Becoming an effective networker is mission critical to growing and sustaining your practice.  Business development is not typically a “quick fix” activity; you can’t expect to meet someone today and get new business from that person tomorrow.  (Exceptions do, of course, exist — but don’t count on them when the survival of your practice is at stake.)  You must build relationships with your clients, with potential clients, and with referral sources since the majority of your business will likely come from those sources.

Beyond maintaining and growing existing relationships, you’ll also want to expand your circle of contacts.  Your business development plan will help you to identify where your ideal clients and referral sources gather, and that in turn will tell you which meetings and gatherings to attend.  As you look at invitations you receive or announcements of meetings, ask yourself whether the kind of people you want to meet will likely be there.  You must identify the groups that are most likely to include the people you want to meet, and you need to be prepared to start conversations and then to develop and maintain the relationships over time.

Is it better to attend every possible event where your ideal clients and referral sources are likely to gather or to focus on developing relationships that seem more likely to yield business?  There’s a place for both.  Sometimes it’s helpful to investigate new groups and to see who goes to what kinds of meetings.  But be aware that it always takes more than one or two meetings to get established and to start developing relationships that may lead to business; if you just attend once or twice and then move on to another group, chances are that you won’t see any results.  I recommend that you identify no more than two or three groups (potentially only one, depending on your other commitments) that appear to be a good fit for your objectives.  Commit to attending regularly and participating in the group activities for six months, and then evaluate your results.

At the end of the day, building solid relationships will always be more effective because people generally prefer to hire and work with those they know, like, and trust.  You don’t get to know, like, and trust someone immediately, so it’s important to invest time in growing relationships.  That comes through repeated exposure and through consistent follow-up.  If you fail to follow up with people you meet and develop relationships with them, you might as well not bother networking.

The more consistent you can be in your networking, the more successful you will likely find yourself to be.  Most of the time, relationship-building and business development is much like farming — you’ll find that you have to do the equivalent of preparing your field, planting your seeds, nurturing them as they sprout, and then harvesting.

Want to enhance your business relationships quickly, starting right now?  Make a list of top contacts.  This list should include clients and former clients, referral sources, and warm contacts with whom you haven’t done business yet.  Then choose your top 3 to 5 from this list, perhaps the people who’ve been instrumental to growing your practice and those with whom you haven’t been in close contact recently.  Take those people to lunch or dinner, or at a minimum, have a telephone call to catch up with them.  Find out what’s going on with them, how business is going this year, and what you can do to help them, whether that’s legal work or something else.

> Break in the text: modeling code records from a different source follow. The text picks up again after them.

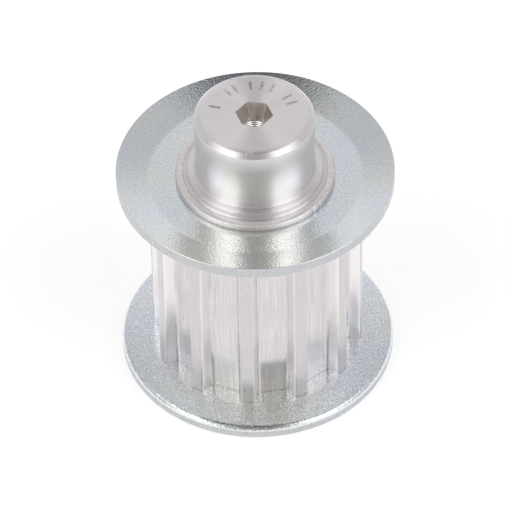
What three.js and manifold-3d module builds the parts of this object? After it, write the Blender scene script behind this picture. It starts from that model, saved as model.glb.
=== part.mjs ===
// Flanged timing belt pulley: a toothed aluminium body with a hub on one side, and two zinc-plated
// steel flanges that are held by lips swaged over them. Millimetres, +Z up along the pulley's axis.
// The origin is the centre of the plain end face, which the pulley stands on. One tooth points at +X.
import * as THREE from "three";
import { mergeVertices } from "three/addons/utils/BufferGeometryUtils.js";
import Module from "manifold-3d";

const wasm = await Module();
wasm.setup();

// ---- driving dimensions ----
const TEETH = 12;
const PITCH = 5; // along the belt's pitch line
const OVERALL_LENGTH = 27;
const HUB_LENGTH = 6;
const HUB_RADIUS = 5;
const BELT_TRACK = 17.3; // between the flanges, for a 16 mm belt
const FLANGE_THICKNESS = 1;
const FLANGE_RADIUS = 11.6;

// ---- tooth gap, a metric trapezoidal profile ----
const PITCH_LINE_OFFSET = 0.615; // from the tooth tips out to the belt's pitch line
const GAP_DEPTH = 1.25;
const GAP_FLOOR = 2.5; // width of the flat floor
const FLANK_ANGLE = THREE.MathUtils.degToRad(25);
const FLOOR_FILLET = 0.28; // length along each side that a fillet takes up
const TIP_FILLET = 0.2;
const TIP_RADIUS = (TEETH * PITCH) / (2 * Math.PI) - PITCH_LINE_OFFSET;
const ROOT_RADIUS = TIP_RADIUS - GAP_DEPTH;

// ---- levels along the axis ----
const PLAIN_FLANGE_Z = 0.53; // the plain side flange's outer face
const TRACK_BOTTOM_Z = PLAIN_FLANGE_Z + FLANGE_THICKNESS;
const TRACK_TOP_Z = TRACK_BOTTOM_Z + BELT_TRACK;
const HUB_FLANGE_Z = TRACK_TOP_Z + FLANGE_THICKNESS; // the hub side flange's outer face
const HUB_FOOT_Z = OVERALL_LENGTH - HUB_LENGTH;

// ---- flanges: flat discs whose outer part is dished away from the belt ----
const BEND_RADIUS = 9.12; // where the belt side leaves the flat
const HUB_SIDE_DISH = THREE.MathUtils.degToRad(17);
const PLAIN_SIDE_DISH = THREE.MathUtils.degToRad(9);
// edge of the belt side, drawn over by the blanking
const HUB_SIDE_ROLL = { width: 0.12, depth: 0.15 };
const PLAIN_SIDE_ROLL = { width: 0.42, depth: 0.58 };
const OUTER_EDGE_BREAK = 0.07;
const SEAT_CLEARANCE = 0.05;

// ---- shoulders that the flanges sit on, and their swaged lips ----
const SEAT_RADIUS = 6.2;
const LIP_RADIUS = 6.64;
const LIP_EDGE = 0.06;
const LIP_CREST_RADIUS = 6.35;
const HUB_LIP_HEIGHT = 0.7;
const PLAIN_LIP_HEIGHT = 0.46;
const SWAGE_INNER_RADIUS = 5.72; // the swaging tool's ring groove, inside the lip
const SWAGE_OUTER_RADIUS = 6.08;
const SHOULDER_FACE_RADIUS = 5.66;

// ---- hub ----
const HUB_CHAMFER = 0.4;
const HUB_FILLET = 0.15;

// ---- hexagonal recess in the hub's end face, with a round mouth and a turning centre at its foot ----
const HEX_RADIUS = 1.58; // over the corners, at the mouth
const HEX_FOOT_RADIUS = 1.15;
const HEX_DEPTH = 1.6;
const HEX_TURN = THREE.MathUtils.degToRad(-3); // of a corner from +X
const MOUTH_RADIUS = 1.4; // of the 45 degree countersink
const HUB_CENTRE_MOUTH_RADIUS = 0.9;
const HUB_CENTRE_RADIUS = 0.4;
const HUB_CENTRE_DEPTH = 1.6; // below the hexagon's foot
const HUB_CENTRE_POINT = 0.2;

// ---- turning centre in the plain end face ----
const CENTRE_MOUTH_RADIUS = 1.6;
const CENTRE_RADIUS = 0.8;
const CENTRE_DEPTH = 2.6;
const CENTRE_POINT = 0.45;
const CENTRE_HALF_ANGLE = THREE.MathUtils.degToRad(30); // of the cone, in both ends

// ---- facets ----
const ROUND_SEGMENTS = 72;
const HOLE_SEGMENTS = 24;
const FILLET_SEGMENTS = 3;
const ROLL_SEGMENTS = 5;
const CUT_MARGIN = 0.5; // how far a cutter stands out of the face that it cuts

// ---- solids, for the joins and cuts ----
function toSolid(geometry) {
  const bare = geometry.clone();
  bare.deleteAttribute("normal");
  bare.deleteAttribute("uv");
  const merged = mergeVertices(bare);
  return new wasm.Manifold(new wasm.Mesh({
    numProp: 3,
    vertProperties: merged.attributes.position.array,
    triVerts: new Uint32Array(merged.index.array),
  }));
}

function toGeometry(solid) {
  const { vertProperties, triVerts } = solid.getMesh();
  const geometry = new THREE.BufferGeometry();
  geometry.setAttribute("position", new THREE.BufferAttribute(vertProperties, 3));
  geometry.setIndex(new THREE.BufferAttribute(triVerts, 1));
  geometry.computeVertexNormals();
  return geometry;
}

// A solid of revolution about Z, from [radius, z] points that start and end on the axis, or close.
function revolve(points, segments = ROUND_SEGMENTS) {
  const outline = points.map(([radius, z]) => new THREE.Vector2(radius, z));
  return new THREE.LatheGeometry(outline, segments).rotateX(Math.PI / 2);
}

// ---- toothed barrel ----
// The closed outline through the corners, each cut off by a curve that starts `cut` before it.
function roundedOutline(corners) {
  const shape = new THREE.Shape();
  corners.forEach(({ point, cut }, i) => {
    const before = corners[(i + corners.length - 1) % corners.length].point;
    const after = corners[(i + 1) % corners.length].point;
    const start = before.clone().sub(point).setLength(cut).add(point);
    const end = after.clone().sub(point).setLength(cut).add(point);
    if (i === 0) shape.moveTo(start.x, start.y);
    else shape.lineTo(start.x, start.y);
    shape.quadraticCurveTo(point.x, point.y, end.x, end.y);
  });
  shape.closePath();
  return shape;
}

function toothOutline() {
  const polar = (radius, angle) => new THREE.Vector2(radius * Math.cos(angle), radius * Math.sin(angle));
  const step = (2 * Math.PI) / TEETH;
  const half = GAP_FLOOR / 2;
  const floorAngle = Math.atan(half / ROOT_RADIUS);
  const floorRadius = Math.hypot(half, ROOT_RADIUS);
  // how far the flank's line passes from the axis gives the angle where it meets the tip circle
  const passing = ROOT_RADIUS * Math.sin(FLANK_ANGLE) - half * Math.cos(FLANK_ANGLE);
  const mouthAngle = FLANK_ANGLE - Math.asin(passing / TIP_RADIUS);
  const corners = [];
  for (let tooth = 0; tooth < TEETH; tooth++) {
    const crown = tooth * step;
    const gap = crown + step / 2;
    corners.push(
      { point: polar(TIP_RADIUS, crown), cut: TIP_FILLET },
      { point: polar(TIP_RADIUS, gap - mouthAngle), cut: TIP_FILLET },
      { point: polar(floorRadius, gap - floorAngle), cut: FLOOR_FILLET },
      { point: polar(floorRadius, gap + floorAngle), cut: FLOOR_FILLET },
      { point: polar(TIP_RADIUS, gap + mouthAngle), cut: TIP_FILLET },
    );
  }
  return roundedOutline(corners);
}

function toothedBarrel() {
  const options = { depth: BELT_TRACK, bevelEnabled: false, curveSegments: FILLET_SEGMENTS };
  return new THREE.ExtrudeGeometry(toothOutline(), options).translate(0, 0, TRACK_BOTTOM_Z);
}

// ---- turned core: shoulders with their lips, and the hub ----
// From the flange's seat over the lip to the shoulder's face, as [radius, height over the flange].
function shoulderOutline(lipHeight, faceHeight) {
  return [
    [SEAT_RADIUS, 0],
    [LIP_RADIUS - LIP_EDGE, 0],
    [LIP_RADIUS, LIP_EDGE],
    [LIP_RADIUS, lipHeight * 0.6],
    [LIP_RADIUS - LIP_EDGE, lipHeight * 0.85],
    [LIP_CREST_RADIUS, lipHeight],
    [SWAGE_OUTER_RADIUS, lipHeight],
    [(SWAGE_INNER_RADIUS + SWAGE_OUTER_RADIUS) / 2, lipHeight * 0.85],
    [SWAGE_INNER_RADIUS, lipHeight * 0.95],
    [SHOULDER_FACE_RADIUS, faceHeight],
  ];
}

function turnedCore() {
  const fillet = new THREE.Path();
  const centre = [HUB_RADIUS + HUB_FILLET, HUB_FOOT_Z + HUB_FILLET];
  fillet.absarc(...centre, HUB_FILLET, 1.5 * Math.PI, Math.PI, true);
  const plainSide = shoulderOutline(PLAIN_LIP_HEIGHT, PLAIN_FLANGE_Z).reverse();
  const hubSide = shoulderOutline(HUB_LIP_HEIGHT, HUB_FOOT_Z - HUB_FLANGE_Z);
  return revolve([
    [0, 0],
    ...plainSide.map(([radius, height]) => [radius, PLAIN_FLANGE_Z - height]),
    ...hubSide.map(([radius, height]) => [radius, HUB_FLANGE_Z + height]),
    ...fillet.getPoints(FILLET_SEGMENTS).map(({ x, y }) => [x, y]),
    [HUB_RADIUS, OVERALL_LENGTH - HUB_CHAMFER],
    [HUB_RADIUS - HUB_CHAMFER, OVERALL_LENGTH],
    [0, OVERALL_LENGTH],
  ]);
}

// ---- cutters ----
function hexRecess() {
  const flare = ((HEX_RADIUS - HEX_FOOT_RADIUS) / HEX_DEPTH) * CUT_MARGIN;
  const height = HEX_DEPTH + CUT_MARGIN;
  return new THREE.CylinderGeometry(HEX_RADIUS + flare, HEX_FOOT_RADIUS, height, 6)
    .rotateX(Math.PI / 2)
    .rotateZ(Math.PI / 2 + HEX_TURN)
    .translate(0, 0, OVERALL_LENGTH - HEX_DEPTH + height / 2);
}

function recessMouth() {
  return revolve([
    [0, OVERALL_LENGTH - MOUTH_RADIUS],
    [MOUTH_RADIUS + CUT_MARGIN, OVERALL_LENGTH + CUT_MARGIN],
    [0, OVERALL_LENGTH + CUT_MARGIN],
  ], HOLE_SEGMENTS);
}

function hubCentre() {
  const mouth = OVERALL_LENGTH - HEX_DEPTH;
  const coneHeight = (HUB_CENTRE_MOUTH_RADIUS - HUB_CENTRE_RADIUS) / Math.tan(CENTRE_HALF_ANGLE);
  return revolve([
    [0, mouth - HUB_CENTRE_DEPTH - HUB_CENTRE_POINT],
    [HUB_CENTRE_RADIUS, mouth - HUB_CENTRE_DEPTH],
    [HUB_CENTRE_RADIUS, mouth - coneHeight],
    [HUB_CENTRE_MOUTH_RADIUS, mouth],
    [HUB_CENTRE_MOUTH_RADIUS, OVERALL_LENGTH],
    [0, OVERALL_LENGTH],
  ], HOLE_SEGMENTS);
}

function plainEndCentre() {
  const slope = Math.tan(CENTRE_HALF_ANGLE);
  return revolve([
    [0, -CUT_MARGIN],
    [CENTRE_MOUTH_RADIUS + CUT_MARGIN * slope, -CUT_MARGIN],
    [CENTRE_RADIUS, (CENTRE_MOUTH_RADIUS - CENTRE_RADIUS) / slope],
    [CENTRE_RADIUS, CENTRE_DEPTH],
    [0, CENTRE_DEPTH + CENTRE_POINT],
  ], HOLE_SEGMENTS);
}

// ---- the three pieces ----
function pulleyBody() {
  const blank = toSolid(turnedCore()).add(toSolid(toothedBarrel()));
  const cutters = [hexRecess(), recessMouth(), hubCentre(), plainEndCentre()].map(toSolid);
  return toGeometry(cutters.reduce((solid, cutter) => solid.subtract(cutter), blank));
}

// Belt side at z = 0 and outer side above it.
function flange(dish, roll) {
  const slope = Math.tan(dish);
  const bore = SEAT_RADIUS + SEAT_CLEARANCE;
  const outerBend = BEND_RADIUS - FLANGE_THICKNESS * Math.tan(dish / 2);
  const rimTop = FLANGE_THICKNESS + (FLANGE_RADIUS - outerBend) * slope;
  const rollRadius = FLANGE_RADIUS - roll.width;
  const rollHeight = (rollRadius - BEND_RADIUS) * slope + roll.depth;
  const tangentAngle = Math.atan((slope * roll.width) / roll.depth);
  const round = new THREE.Path();
  round.absellipse(
    rollRadius, rollHeight, roll.width, roll.depth, tangentAngle - Math.PI / 2, 0, false, 0,
  );
  return revolve([
    [bore, 0],
    [BEND_RADIUS, 0],
    ...round.getPoints(ROLL_SEGMENTS).map(({ x, y }) => [x, y]),
    [FLANGE_RADIUS, rimTop - OUTER_EDGE_BREAK],
    [FLANGE_RADIUS - OUTER_EDGE_BREAK, rimTop - OUTER_EDGE_BREAK * slope],
    [outerBend, FLANGE_THICKNESS],
    [bore, FLANGE_THICKNESS],
    [bore, 0],
  ]);
}

// ---- assembly ----
function aluminium() {
  return new THREE.MeshStandardMaterial({ color: 0xd9d3d5, roughness: 0.35, metalness: 1 });
}

function zincPlate() {
  return new THREE.MeshStandardMaterial({ color: 0xc3cad1, roughness: 0.3, metalness: 1 });
}

function piece(name, geometry, material) {
  const mesh = new THREE.Mesh(geometry, material);
  mesh.name = name;
  return mesh;
}

const body = piece("pulley_body", pulleyBody(), aluminium());

const hubSideFlange = piece("hub_side_flange", flange(HUB_SIDE_DISH, HUB_SIDE_ROLL), zincPlate());
hubSideFlange.position.z = TRACK_TOP_Z;

const plainSideFlange = piece("plain_side_flange", flange(PLAIN_SIDE_DISH, PLAIN_SIDE_ROLL), zincPlate());
plainSideFlange.rotation.x = Math.PI;
plainSideFlange.position.z = TRACK_BOTTOM_Z;

const pulley = new THREE.Group();
pulley.name = "timing_belt_pulley";
pulley.add(body, hubSideFlange, plainSideFlange);

export default pulley;
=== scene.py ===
"""Flanged timing belt pulley: finished pieces, materials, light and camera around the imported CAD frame.

Lengths are millimetres in the pulley's own frame, +Z up along its axis, and become metres in
make_mesh(). The three CAD nodes are each replaced by a piece of the same size with finer surfaces.
"""

import math

import bpy
import numpy as np
from mathutils import Matrix, Vector


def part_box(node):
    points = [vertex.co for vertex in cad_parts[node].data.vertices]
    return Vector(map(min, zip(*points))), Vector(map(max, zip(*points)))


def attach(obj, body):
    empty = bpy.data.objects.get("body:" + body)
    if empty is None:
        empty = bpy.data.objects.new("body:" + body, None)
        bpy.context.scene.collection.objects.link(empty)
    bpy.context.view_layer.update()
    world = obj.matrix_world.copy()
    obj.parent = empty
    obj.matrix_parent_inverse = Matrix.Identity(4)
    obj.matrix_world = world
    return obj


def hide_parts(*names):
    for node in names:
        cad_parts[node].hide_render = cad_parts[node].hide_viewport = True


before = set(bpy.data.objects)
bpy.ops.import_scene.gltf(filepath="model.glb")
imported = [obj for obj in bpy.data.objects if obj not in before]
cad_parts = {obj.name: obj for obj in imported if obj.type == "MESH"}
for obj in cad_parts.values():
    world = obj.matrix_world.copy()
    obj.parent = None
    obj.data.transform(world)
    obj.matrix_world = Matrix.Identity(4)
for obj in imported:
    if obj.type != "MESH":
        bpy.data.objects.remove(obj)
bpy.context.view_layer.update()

MM = 0.001


# ---- sizes: the outer ones come from the frame, the rest repeat the CAD's ----
def corners_mm(node):
    low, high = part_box(node)
    return low / MM, high / MM


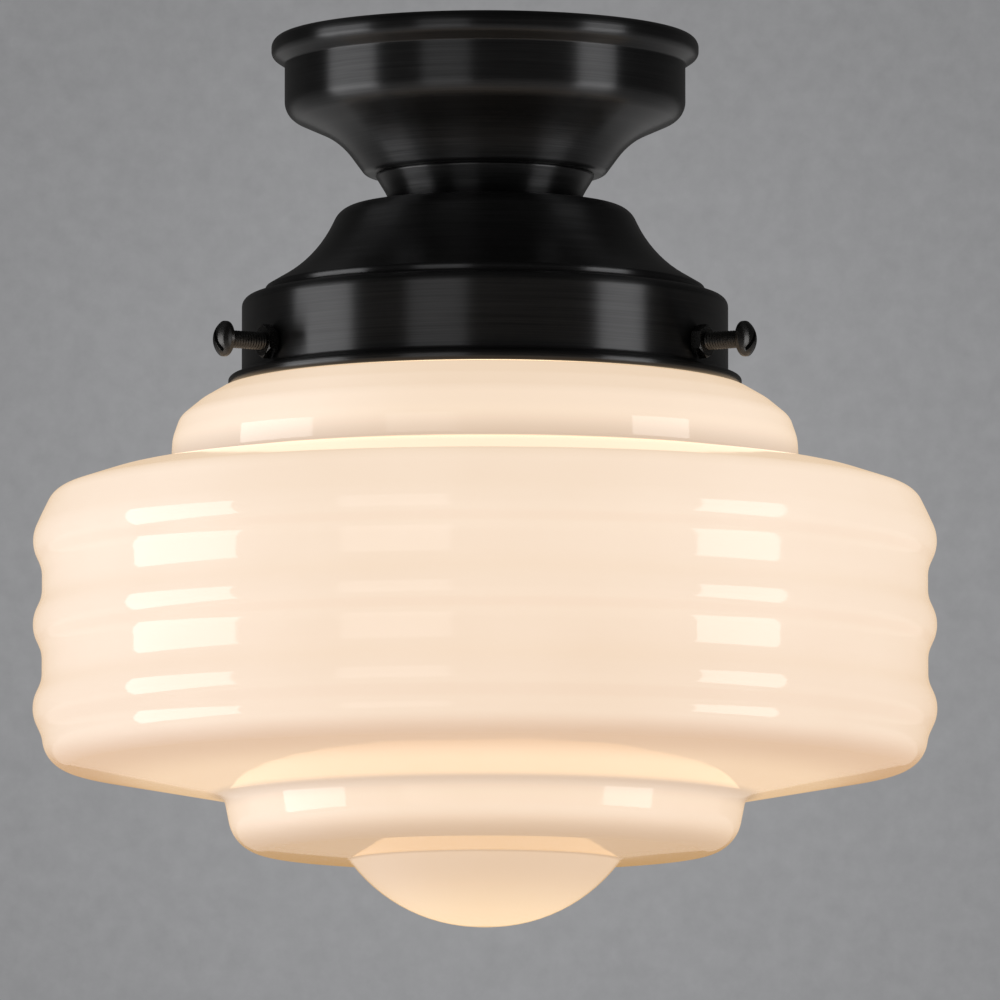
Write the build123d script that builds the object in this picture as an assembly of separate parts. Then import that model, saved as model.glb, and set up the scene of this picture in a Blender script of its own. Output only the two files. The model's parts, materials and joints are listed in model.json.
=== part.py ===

These conversations are concentrated and intentional, and they can lead directly to additional business.  Why?  Two key reasons:  first, you’re enhancing or delving back into a relationship that already exists.  Your contact already knows, likes, and trusts you, so you’re not starting from ground zero.  And second, you’re opening conversation in a way that allows you to focus on what your contact needs, and then you’re doing your best to meet that need.  If the need is legal and within the scope of your practice, you have an opportunity to land the business.  Even if not, you’ve shown yourself to be a helpful resource.

Tending to your relationships will certainly pay off for you in the long-term, if not immediately.  Review your business development plan to ensure that you have a systematic approach to connecting with your contacts on a regular basis and make sure to block out time on your calendar to make it happen.